EXERCISE DETAILS
Locate the word "script" in the data below, then copy every line that holds it.
===== SOURCE RECORDS
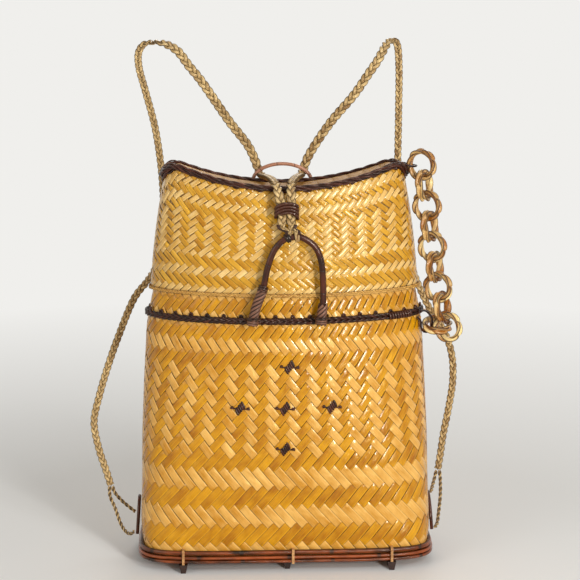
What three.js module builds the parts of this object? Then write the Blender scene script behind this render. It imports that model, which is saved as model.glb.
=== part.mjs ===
// Plaited pack basket with a cap lid, cane hoops, plaited straps and a chain of cane rings.
// Millimetres, +Z up. The origin is on the underside of the middle bearer, under the basket's centre.
// -Y is the front, with the front hoop, and +X is the side with the chain.
import * as THREE from 'three'

// Running and seating clearances
const seatGap = 0.3
const linkGap = 0.75

// Base: bearers, frame canes and ties
const bearerHeight = 8
const bearerWidth = 8
const bearerSoleWidth = 4.5
const bearerSpacing = 98.5
const bearerSetback = 9
const frameLowerWidth = 5.6
const frameLowerHeight = 7.4
const frameUpperWidth = 4.6
const frameUpperHeight = 4.7
const tieWidth = 2.4
const tieThickness = 1.1

// Basket body: each station has a height above the floor, half width, half depth and squareness
const baseHalfWidth = 135.5
const baseHalfDepth = 57
const baseCornerInset = 3.6
const baseCornerRise = 3
const bellyHalfWidth = 138.4
const bellyHalfDepth = 59.6
const wallThickness = 2.4
const mouthHeight = 240
const mouthHalfWidth = 128.8
const mouthHalfDepth = 54.6
const shoulderDrop = 12
const shoulderHeight = mouthHeight - shoulderDrop
const shoulderHalfWidth = 130.9
const shoulderHalfDepth = 55.6
const neckRise = 40
const neckHeight = mouthHeight + neckRise
const neckHalfWidth = 120.5
const neckHalfDepth = 50.7
const braidThickness = 3.5
const braidHeight = 6.4

// Lid
const lidRimRise = 24
const lidRimHeight = mouthHeight + lidRimRise
const lidHalfWidth = 126.6
const lidHalfDepth = 55
const lidTopHalfWidth = 113
const lidTopHalfDepth = 40
const lidWallHeight = 97
const lidTopHeight = lidRimHeight + lidWallHeight
const lidThickness = 1.7
const lidBulge = 2
const lidEndRise = 26.8
const lidCornerDrop = 18
const lidBackDrop = 5
const rimCordWidth = 2
const rimCordHeight = 4
const seamWidth = 4.4
const seamHeight = 4

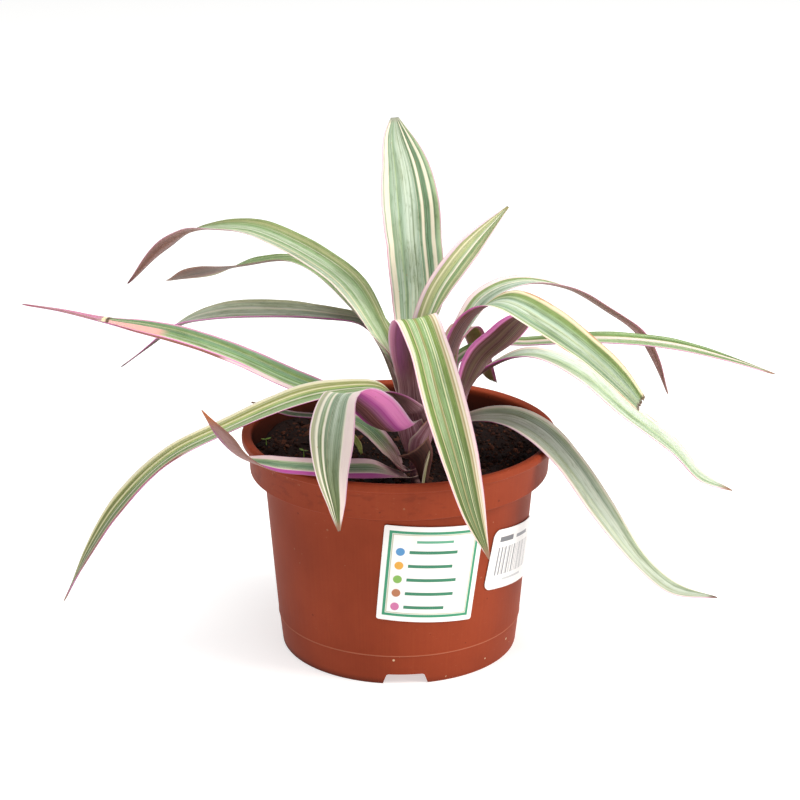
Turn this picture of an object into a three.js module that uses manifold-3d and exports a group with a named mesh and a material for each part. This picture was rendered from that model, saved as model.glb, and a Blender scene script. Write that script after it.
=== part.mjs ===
==========
PROBLEM SOLUTION
What three.js module builds the parts of this object? Then write the Blender scene script behind this render. It imports that model, which is saved as model.glb.
Turn this picture of an object into a three.js module that uses manifold-3d and exports a group with a named mesh and a material for each part. This picture was rendered from that model, saved as model.glb, and a Blender scene script. Write that script after it.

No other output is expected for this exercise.